My question is: what must I change in the script to deny access in the blacklist rules to ALL ports, not only to the ssh or ftp port? I just want to deny the access to any port to those ssh or ftp brute-force attacking address, but not to anyone (including myself), that might make a mistake typing a password.

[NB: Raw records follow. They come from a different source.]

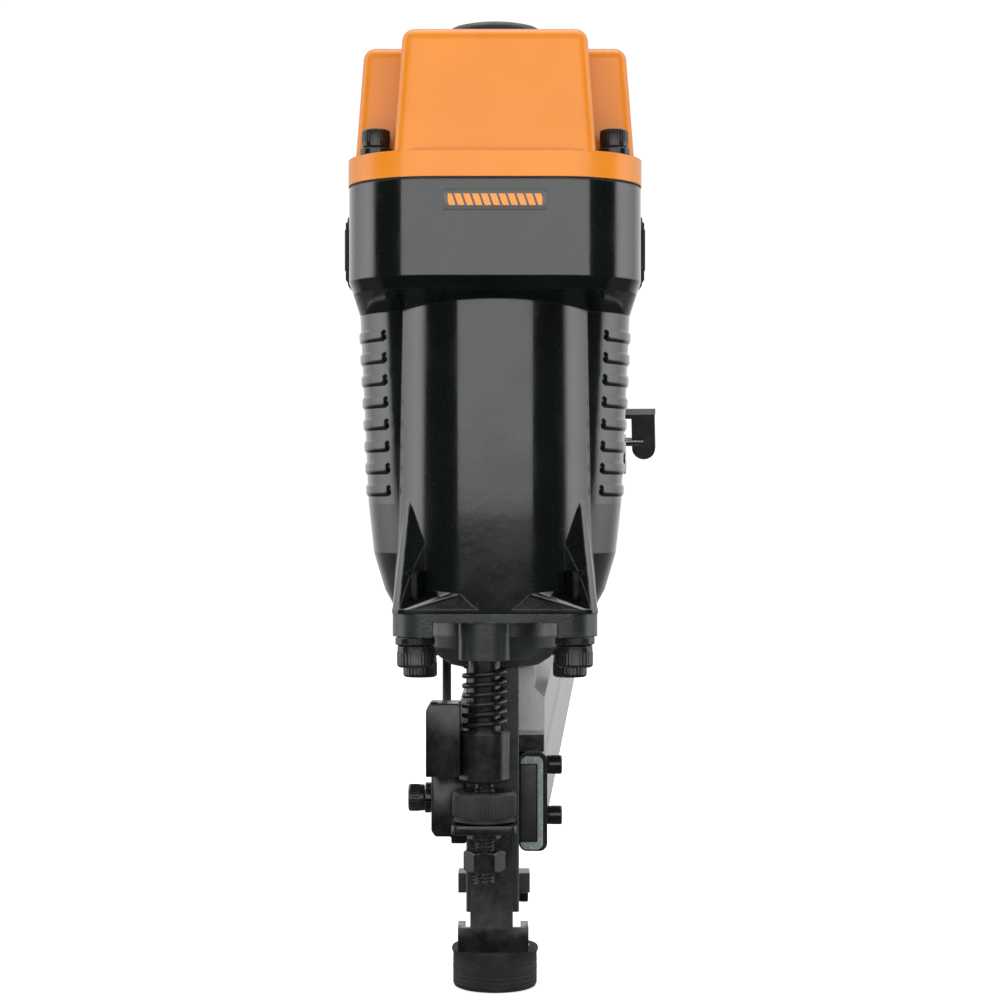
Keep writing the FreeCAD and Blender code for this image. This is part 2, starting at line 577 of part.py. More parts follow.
def make_latch_block():
    body = bar_along_y("latch_body", [
        ("latch_left", "latch_level + 4.6"), ("latch_left + 1.5", "latch_level + 2.5"),
        ("latch_step", "latch_level + 2.5"), ("latch_step", "latch_level"),
        ("column_left", "latch_level"), ("column_left", "latch_top"),
        ("latch_left + 1.5", "latch_top"), ("latch_left", "latch_top - 1.5"),
    ], "latch_front", "latch_back")
    sub_part(body, "nose_latch_block")
    seat = "latch_left - latch_washer_thick"
    washer = rod("latch_washer", "latch_washer_radius", "latch_washer_thick",
                 "latch_left", "latch_screw_y", "latch_screw_level", "-x")
    head = rod("latch_head", "cap_screw_head_radius", "latch_head_tall",
               seat, "latch_screw_y", "latch_screw_level", "-x")
    socket = hexagon("latch_socket", "latch_socket_corner", "latch_head_tall * 0.6",
                     f"{seat} - latch_head_tall", "latch_screw_y", "latch_screw_level", "x")
    sub_part(washer, "latch_washer")
    sub_part(cut("latch_screw_cut", head, [socket]), "latch_screw")
    screw = cap_screw("ear_screw_body", "small_screw_radius", "side_screw_radius", "3.4", "2",
                      "12.3", "side_screw_y", "side_screw_level", "-x")
    tool = rod("ear_screw_trim", "10", "5", "column_right", "side_screw_y", "side_screw_level",
               "-x")
    sub_part(cut("ear_screw_cut", screw, [tool]), "nose_side_screw")


# ---------------------------------------------------------------- housing

def loft_up(body, name, sections):
    """A ruled loft through rounded rectangles: wide, deep, corner, centre and level of each."""
    sketches = []
    for number, (wide, deep, corner, centre, level) in enumerate(sections):
        sketch = sketch_on(body, "XY_Plane", f"{name}_{number}", level)
        draw_rounded_rectangle(sketch, wide, deep, corner, centre)
        sketches.append(sketch)
    loft = body.newObject("PartDesign::AdditiveLoft", name)
    loft.Profile = sketches[0]
    loft.Sections = sketches[1:]
    loft.Ruled = True


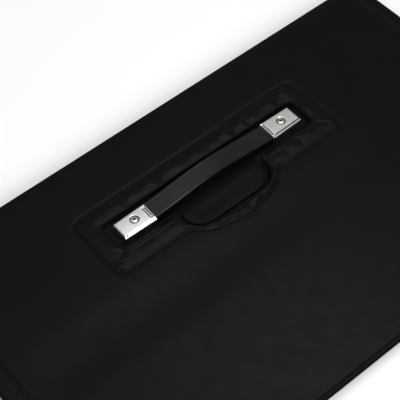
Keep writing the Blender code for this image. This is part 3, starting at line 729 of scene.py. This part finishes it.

Thanks.

----------

## brfsa

extremelly nice post...

I read it long ago, but only now that some chinese hackers started to brute force the server at college, i took a tough look at this tutorial.

I backtraced hackers from China and Korea mainly, and some from Malaysia...

----------

## brfsa

I like this script... very nice.

when is a new vesion that will support more types of DoS blocking coming out ?

how to block those attepts of wrong password for an allowed user ???

for example:

 *Quote:*   

> 
> 
> Apr 23 08:40:18 athlon sshd(pam_unix)[21158]: authentication failure; logname= uid=0 euid=0 tty=ssh ruser= rhost=localhost  user=fred
> 
> Apr 23 08:40:19 athlon sshd[21153]: error: PAM: Authentication failure for fred from localhost
> ...

 

 :Cool: 

----------

## scottevil

great script, made a couple regex and it's on doing it's blocking and so forth...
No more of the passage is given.